Jonathan Mossberg is among a small number of pioneers looking to build a safer gun. But unlike many others, he was in the gun business when he started down that path.
His family is renowned for its premier line of shotguns treasured by law enforcement, hunters and the military. Mossberg already has spent more than a decade working to develop — and someday bring to the market — a firearm that the wrong person cannot fire. It is intended to work without fail in the hands of its owner in a life-or-death situation.
"We're gun people, so we know when you pick up a gun you want to shoot it," Mossberg said. "You don't want to swipe your finger. You don't want to talk to it. In an emergency situation, you want to pick it up and use it."
Mossberg's iGun Technology Corp., based in Daytona Beach, Florida, relies on a simple piece of jewelry — a ring — that "talks" to a circuit board imbedded in a firearm to let it know the user is authorized. The ring must be within centimeters of the gun for the gun to fire.

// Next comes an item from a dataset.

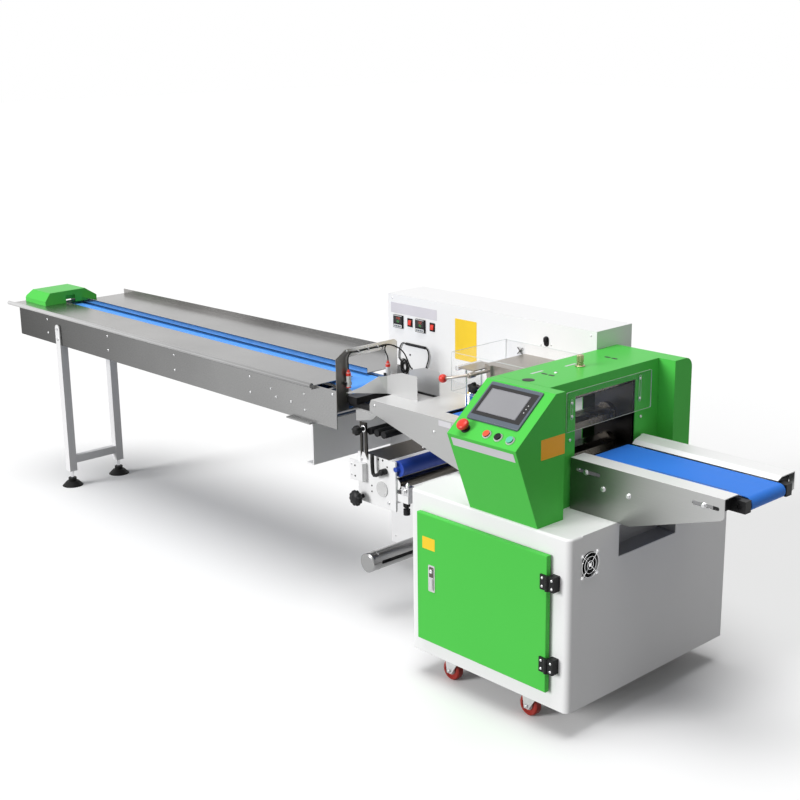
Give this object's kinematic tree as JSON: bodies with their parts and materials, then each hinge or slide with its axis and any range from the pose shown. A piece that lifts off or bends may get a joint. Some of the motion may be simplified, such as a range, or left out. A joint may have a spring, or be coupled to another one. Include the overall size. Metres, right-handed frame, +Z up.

The road to a safer gun has been long. Initial efforts encountered a public wary of the technology, but that has eased as iPhones, tablets and other smart devices have become common.
Mossberg isn't the only one attempting to bring a bit of James Bond to firearms.
Others are exploring biometrics, like an iPhone lock that opens with your fingerprint. Some rely on radio-frequency identification, or RFID, technology, proximity sensors similar to the system Mossberg's company uses. Some use watches to send a signal to the firearm.